Airwars, which uses a broader set of inclusion criteria than New America, drawing heavily upon social media and the local Arabic-language press, has recorded multiple other alleged U.S. strikes under the Biden administration. These include an alleged November 30, 2022 strike, February 2022 strike, December 2021 strike, and an alleged March 2021 strike (which illustrating the attribution challenge, Airwars notes may have been a Houthi ballistic missile strike rather than a U.S. strike). Notably all of the above cases reportedly occurred within the governorate of Marib, and thus might potentially be parts of a larger campaign of strikes or a hunt for particular AQAP leadership figures.

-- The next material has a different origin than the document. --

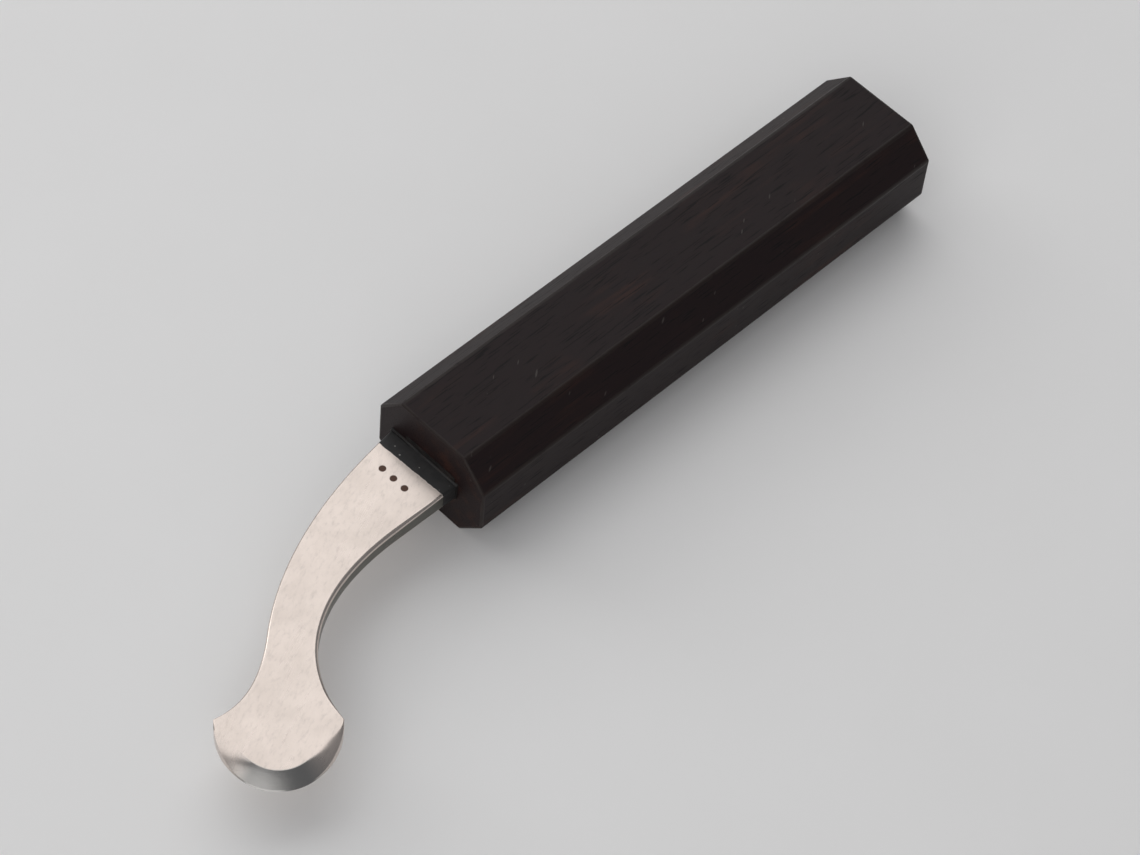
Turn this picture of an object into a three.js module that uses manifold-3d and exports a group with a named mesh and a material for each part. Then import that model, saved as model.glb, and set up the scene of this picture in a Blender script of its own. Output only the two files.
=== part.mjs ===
// Hook knife for woodcarving: a flat steel blade with a swan neck and a rounded cutting head, whose tang is
// bedded in glue in the blind slot of an eight-sided wooden handle.
//
// Millimetres. The origin is the middle of the handle's lower flat, on which the knife lies.
// +X runs along the handle to the blade, +Z is up, and the blade hooks over to +Y.

import * as THREE from 'three';
import { mergeVertices } from 'three/addons/utils/BufferGeometryUtils.js';
import Module from 'manifold-3d';

// ---- driving dimensions ---------------------------------------------------------------------------------

// Handle: a straight bar with eight flats.
const HANDLE_LENGTH = 94;
const HANDLE_WIDTH = 21.6;        // over the two side flats
const HANDLE_THICKNESS = 17.2;    // over the upper and lower flats
const CORNER_ACROSS = 4.3;        // what each corner flat takes off the width
const CORNER_DOWN = 4.6;          // what each corner flat takes off the thickness
const END_CHAMFER = 0.4;          // broken arris at both ends of the handle

// Blade: one flat bar, bent over sideways in its own plane.
const BLADE_THICKNESS = 3.0;
const ROOT_WIDTH = 13.4;          // where the blade leaves the handle
const ROOT_OFFSET = -1.1;         // the root's middle from the handle's axis
const ROOT_TURN = 6;              // degrees, the back edge's first direction
const STRAIGHT_LENGTH = 12;       // straight stretch of the inner edge
const NECK_FORWARD = 34.5;        // neck's middle, in front of the handle
const NECK_SIDE = 9.1;            // neck's middle, beside the handle's axis
const NECK_WIDTH = 7.2;
const NECK_TURN = 42;             // degrees, the way the neck points
const THROAT_LENGTH = 13.2;       // from the neck's middle to the middle between the head's corners
const THROAT_TURN = 40;           // degrees, the way from the one to the other
const HEAD_TURN = 48;             // degrees, the way the head points
const HEAD_WIDTH = 17.7;          // over its two corners
const CROWN_RISE = 10.5;          // how far the cutting edge stands out from between its corners
const BACK_FLARE = 62;            // degrees that the head's back turns out before its corner
const INNER_FLARE = 34;           // degrees that the head's inner side turns out before its corner
const CROWN_BEVEL = 2.4;          // width of the ground bevel at the crown
const CORNER_BEVEL = 0.3;         // width of the ground bevel at the corners
const EDGE_LAND = 0.2;            // thickness left at the cutting edge

// Tang, and the glue around it in the handle's slot.
const TANG_LENGTH = 55;
const TANG_WIDTH = 8;
const TANG_TIP_WIDTH = 5;
const GLUE_WALL = 0.5;
const GLUE_FOOT = 1.5;            // glue past the end of the tang
const FIT_GAP = 0.25;             // between pieces that touch

const CURVE_STEPS = 20;           // straight steps along each curved stretch

// ---- values that follow ---------------------------------------------------------------------------------

const FRONT = HANDLE_LENGTH / 2;
const AXIS_HEIGHT = HANDLE_THICKNESS / 2;
const BLADE_LOW = AXIS_HEIGHT - BLADE_THICKNESS / 2;
const BLADE_HIGH = AXIS_HEIGHT + BLADE_THICKNESS / 2;
const POCKET_MARGIN = FIT_GAP;                          // glue's inside, outside the tang
const GLUE_MARGIN = POCKET_MARGIN + GLUE_WALL;          // glue's outside, outside the tang
const SLOT_MARGIN = GLUE_MARGIN + FIT_GAP;              // the handle's slot, outside the tang
const OVERRUN = 2;                                      // how far a cutting tool runs past what it cuts

// ---- materials ------------------------------------------------------------------------------------------

const steel = new THREE.MeshStandardMaterial({ color: 0xd8d6d2, roughness: 0.22, metalness: 1 });
const ebony = new THREE.MeshStandardMaterial({ color: 0x1b1817, roughness: 0.38, metalness: 0 });
const glue = new THREE.MeshStandardMaterial({ color: 0x2a2019, roughness: 0.45, metalness: 0 });

// ---- helpers --------------------------------------------------------------------------------------------

const wasm = await Module();
wasm.setup();

function toSolid(geometry) {
  const bare = geometry.clone();
  bare.deleteAttribute('normal');
  bare.deleteAttribute('uv');
  const merged = mergeVertices(bare, 1e-4);
  const vertProperties = new Float32Array(merged.attributes.position.array);
  const triVerts = new Uint32Array(merged.index.array);
  return new wasm.Manifold(new wasm.Mesh({ numProp: 3, vertProperties, triVerts }));
}

function toMesh(solid, name, material) {
  const data = solid.getMesh();
  const geometry = new THREE.BufferGeometry();
  geometry.setAttribute('position', new THREE.BufferAttribute(new Float32Array(data.vertProperties), 3));
  geometry.setIndex(new THREE.BufferAttribute(new Uint32Array(data.triVerts), 1));
  const mesh = new THREE.Mesh(geometry, material);
  mesh.name = name;
  return mesh;
}

// A unit vector in the blade's plane, at an angle in degrees from +X.
function heading(degrees) {
  const angle = THREE.MathUtils.degToRad(degrees);
  return new THREE.Vector2(Math.cos(angle), Math.sin(angle));
}

// A curve that leaves one point in one direction and arrives at another in another, as near an arc as it can.
function sweepTo(from, fromDegrees, to, toDegrees) {
  const quarterTurn = THREE.MathUtils.degToRad(toDegrees - fromDegrees) / 4;
  const pull = from.distanceTo(to) / (3 * Math.cos(quarterTurn) ** 2);
  const leave = from.clone().addScaledVector(heading(fromDegrees), pull);
  const arrive = to.clone().addScaledVector(heading(toDegrees), -pull);
  return new THREE.CubicBezierCurve(from, leave, arrive, to);
}

// A closed outline in the XY plane, made a plate between two heights.
function plate(outline, low, high) {
  const settings = { depth: high - low, bevelEnabled: false, curveSegments: CURVE_STEPS };
  return toSolid(new THREE.ExtrudeGeometry(outline, settings).translate(0, 0, low));
}

// ---- handle ---------------------------------------------------------------------------------------------

// The bar's eight-sided section, drawn with its width along X and its thickness along Y.
function handleSection() {
  const halfWidth = HANDLE_WIDTH / 2;
  const halfThickness = HANDLE_THICKNESS / 2;
  const flatWidth = halfWidth - CORNER_ACROSS;
  const flatThickness = halfThickness - CORNER_DOWN;
  const section = new THREE.Shape();
  section.moveTo(flatWidth, -halfThickness);
  section.lineTo(halfWidth, -flatThickness);
  section.lineTo(halfWidth, flatThickness);
  section.lineTo(flatWidth, halfThickness);
  section.lineTo(-flatWidth, halfThickness);
  section.lineTo(-halfWidth, flatThickness);
  section.lineTo(-halfWidth, -flatThickness);
  section.lineTo(-flatWidth, -halfThickness);
  section.closePath();
  return section;
}

function makeHandle() {
  const bar = new THREE.ExtrudeGeometry(handleSection(), {
    depth: HANDLE_LENGTH - 2 * END_CHAMFER,
    bevelThickness: END_CHAMFER,
    bevelSize: END_CHAMFER,
    bevelOffset: -END_CHAMFER,
    bevelSegments: 1,
  });
  bar.translate(0, 0, END_CHAMFER - FRONT);
  bar.rotateX(Math.PI / 2);                    // section upright, length along -Y
  bar.rotateZ(Math.PI / 2);                    // length along +X
  bar.translate(0, 0, AXIS_HEIGHT);
  const slotDepth = TANG_LENGTH + POCKET_MARGIN + GLUE_FOOT + FIT_GAP;
  return toSolid(bar).subtract(tangShaped(SLOT_MARGIN, slotDepth, OVERRUN));
}

// ---- tang, glue and slot --------------------------------------------------------------------------------

// The tapering form of the tang, larger all round by a margin, from a depth in the handle to a point in
// front of its end. The tang's own taper sets the slope of the sides, so slot, glue and tang stay parallel.
function tangOutline(margin, depth, ahead) {
  const slope = (TANG_WIDTH - TANG_TIP_WIDTH) / 2 / TANG_LENGTH;
  const frontHalf = TANG_WIDTH / 2 + margin;
  const backHalf = frontHalf - slope * depth;
  return [
    new THREE.Vector2(FRONT + ahead, frontHalf),
    new THREE.Vector2(FRONT, frontHalf),
    new THREE.Vector2(FRONT - depth, backHalf),
    new THREE.Vector2(FRONT - depth, -backHalf),
    new THREE.Vector2(FRONT, -frontHalf),
    new THREE.Vector2(FRONT + ahead, -frontHalf),
  ];
}

function tangShaped(margin, depth, ahead) {
  return plate(new THREE.Shape(tangOutline(margin, depth, ahead)), BLADE_LOW - margin, BLADE_HIGH + margin);
}

// The glue is a sleeve with a closed foot, open where the tang enters.
function makeGlue() {
  const pocketDepth = TANG_LENGTH + POCKET_MARGIN;
  const sleeve = tangShaped(GLUE_MARGIN, pocketDepth + GLUE_FOOT, 0);
  return sleeve.subtract(tangShaped(POCKET_MARGIN, pocketDepth, OVERRUN));
}

// ---- blade ----------------------------------------------------------------------------------------------

const rootX = FRONT + FIT_GAP;
const backRoot = new THREE.Vector2(rootX, ROOT_OFFSET - ROOT_WIDTH / 2);
const innerRoot = new THREE.Vector2(rootX, ROOT_OFFSET + ROOT_WIDTH / 2);
const innerBend = new THREE.Vector2(FRONT + STRAIGHT_LENGTH, innerRoot.y);
const neck = new THREE.Vector2(FRONT + NECK_FORWARD, NECK_SIDE);
const throat = neck.clone().addScaledVector(heading(THROAT_TURN), THROAT_LENGTH);

const backNeck = neck.clone().addScaledVector(heading(NECK_TURN - 90), NECK_WIDTH / 2);
const innerNeck = neck.clone().addScaledVector(heading(NECK_TURN + 90), NECK_WIDTH / 2);
const backCorner = throat.clone().addScaledVector(heading(HEAD_TURN - 90), HEAD_WIDTH / 2);
const innerCorner = throat.clone().addScaledVector(heading(HEAD_TURN + 90), HEAD_WIDTH / 2);
const crown = throat.clone().addScaledVector(heading(HEAD_TURN), CROWN_RISE);

// The cutting edge: two flanks that start along the head and meet square across it at the crown.
const backFlank = sweepTo(backCorner, HEAD_TURN, crown, HEAD_TURN + 90);
const innerFlank = sweepTo(crown, HEAD_TURN + 90, innerCorner, HEAD_TURN + 180);

function bladeOutline() {
  const tang = tangOutline(0, TANG_LENGTH, FIT_GAP);
  const outline = new THREE.Shape();
  outline.add(sweepTo(backRoot, ROOT_TURN, backNeck, NECK_TURN));
  outline.add(sweepTo(backNeck, NECK_TURN, backCorner, HEAD_TURN - BACK_FLARE));
  outline.add(backFlank);
  outline.add(innerFlank);
  outline.add(sweepTo(innerCorner, HEAD_TURN + INNER_FLARE + 180, innerNeck, NECK_TURN + 180));
  outline.add(sweepTo(innerNeck, NECK_TURN + 180, innerBend, 180));
  outline.add(new THREE.LineCurve(innerBend, innerRoot));
  const stops = [innerRoot, ...tang, backRoot];
  for (let i = 1; i < stops.length; i += 1) {
    outline.add(new THREE.LineCurve(stops[i - 1], stops[i]));
  }
  return outline;
}

// Where the bevel's section stands along the cutting edge: point, outward direction and bevel width. The
// first and last stations lie past the corners, so that the bevel runs out through the sides of the head.
function bevelStations() {
  const stations = [];
  for (const flank of [backFlank, innerFlank]) {
    const first = flank === backFlank ? 0 : 1;
    for (let i = first; i <= CURVE_STEPS; i += 1) {
      const along = i / CURVE_STEPS;
      const tangent = flank.getTangent(along);
      const nearCrown = Math.sin(Math.PI / 2 * (flank === backFlank ? along : 1 - along)) ** 2;
      stations.push({
        point: flank.getPoint(along),
        outward: new THREE.Vector2(tangent.y, -tangent.x),
        width: CORNER_BEVEL + (CROWN_BEVEL - CORNER_BEVEL) * nearCrown,
      });
    }
  }
  const runOut = heading(HEAD_TURN).multiplyScalar(-OVERRUN);
  const before = { ...stations[0], point: backCorner.clone().add(runOut) };
  const after = { ...stations.at(-1), point: innerCorner.clone().add(runOut) };
  return [before, ...stations, after];
}

// What the grinder takes off one face (side is 1 above, -1 below): a three-sided wedge along the edge.
function bevelWedge(side) {
  const stations = bevelStations();
  const rise = (BLADE_THICKNESS - EDGE_LAND) / 2;
  const stretch = 1.2;                         // the wedge stands this much higher than the bevel
  const corners = [];
  for (const { point, outward, width } of stations) {
    const section = [[width, -rise], [width, rise * stretch], [-width * stretch, rise * stretch]];
    for (const [out, up] of section) {
      const height = AXIS_HEIGHT + side * (EDGE_LAND / 2 + up);
      corners.push(point.x + outward.x * out, point.y + outward.y * out, height);
    }
  }
  const faces = [[0, 1, 2]];
  for (let i = 0; i + 1 < stations.length; i += 1) {
    for (let j = 0; j < 3; j += 1) {
      const here = 3 * i + j;
      const beside = 3 * i + (j + 1) % 3;
      faces.push([here, here + 3, beside], [beside, here + 3, beside + 3]);
    }
  }
  const last = 3 * (stations.length - 1);
  faces.push([last, last + 2, last + 1]);
  const turned = side > 0 ? faces : faces.map(([a, b, c]) => [a, c, b]);
  const wedge = new THREE.BufferGeometry();
  wedge.setAttribute('position', new THREE.Float32BufferAttribute(corners, 3));
  wedge.setIndex(turned.flat());
  return toSolid(wedge);
}

function makeBlade() {
  const blank = plate(bladeOutline(), BLADE_LOW, BLADE_HIGH);
  return blank.subtract(bevelWedge(1)).subtract(bevelWedge(-1));
}

// ---- assembly -------------------------------------------------------------------------------------------

const knife = new THREE.Group();
knife.add(toMesh(makeHandle(), 'handle', ebony));
knife.add(toMesh(makeGlue(), 'tang_glue', glue));
knife.add(toMesh(makeBlade(), 'blade', steel));

export default knife;
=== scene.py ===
# %% [markdown]
# # A hook knife for carving
# The real knife is three pieces: a flat steel blade that hooks over to one side, an ebony handle with
# eight flats, and the dark glue that holds the blade's tang in the handle. The CAD frame says where each
# of them is. This script loads that frame and models the same three pieces again with the detail that a
# hand would feel: broken arrises, a ground edge, grain, polish marks and a smear of glue.

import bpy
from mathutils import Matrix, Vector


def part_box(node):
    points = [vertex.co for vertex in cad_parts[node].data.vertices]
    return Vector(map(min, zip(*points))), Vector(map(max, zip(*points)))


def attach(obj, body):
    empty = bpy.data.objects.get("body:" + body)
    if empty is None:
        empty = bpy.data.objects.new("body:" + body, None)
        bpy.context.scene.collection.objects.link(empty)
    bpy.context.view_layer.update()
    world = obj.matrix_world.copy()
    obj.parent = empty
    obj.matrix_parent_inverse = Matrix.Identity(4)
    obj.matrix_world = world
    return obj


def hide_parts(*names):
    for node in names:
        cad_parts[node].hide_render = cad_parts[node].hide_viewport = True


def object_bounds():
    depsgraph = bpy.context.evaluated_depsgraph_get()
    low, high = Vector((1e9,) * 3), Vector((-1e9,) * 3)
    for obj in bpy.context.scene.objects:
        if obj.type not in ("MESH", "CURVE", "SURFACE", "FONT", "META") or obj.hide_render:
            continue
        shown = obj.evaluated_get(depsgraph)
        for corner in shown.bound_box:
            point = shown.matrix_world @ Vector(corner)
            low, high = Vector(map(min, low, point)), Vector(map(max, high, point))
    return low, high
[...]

The possibility that the U.S. is conducting an ongoing covert campaign of drone strikes in Yemen should be concerning. The escalation of the drone war in Yemen in late 2009 was characterized by an official U.S. silence regarding covert strikes. That state of affairs, as I have written elsewhere, produced a confusing and ill-defined jumble of strategic objectives – contributing to the war’s having an endless character.

Similar questions arise today. Did recent alleged strikes target specific individuals who posed an imminent threat to the United States? Or were they meant to protect or support Emirati-backed forces (or others) engaged in operations against AQAP? Were the strikes meant to degrade AQAP’s overall capabilities and if so to what level? Perhaps they were meant to contribute to AQAP’s defeat – an objective that has been downplayed by the administration although the objective of defeating terrorist groups continues to be cited in other contexts.

Alternatively, perhaps the U.S. did not conduct the pair of recent strikes or any of the other alleged strikes under Biden. Yet if that is the case, it is concerning that the government is not able to credibly and quickly deny reports of U.S. strikes because it clings to its authority to conduct such strikes – even in secret - and lacks a unified system for denying strikes that it did not carry out. As a result, it is left to those tracking the wars to try and piece together various statements from different components of the government – some of which simply refuse to comment. For both strategic and moral reasons, the United States needs a vast expansion of transparency on its drone wars (including their covert side). The latest reports from Yemen starkly emphasize the urgency of that effort.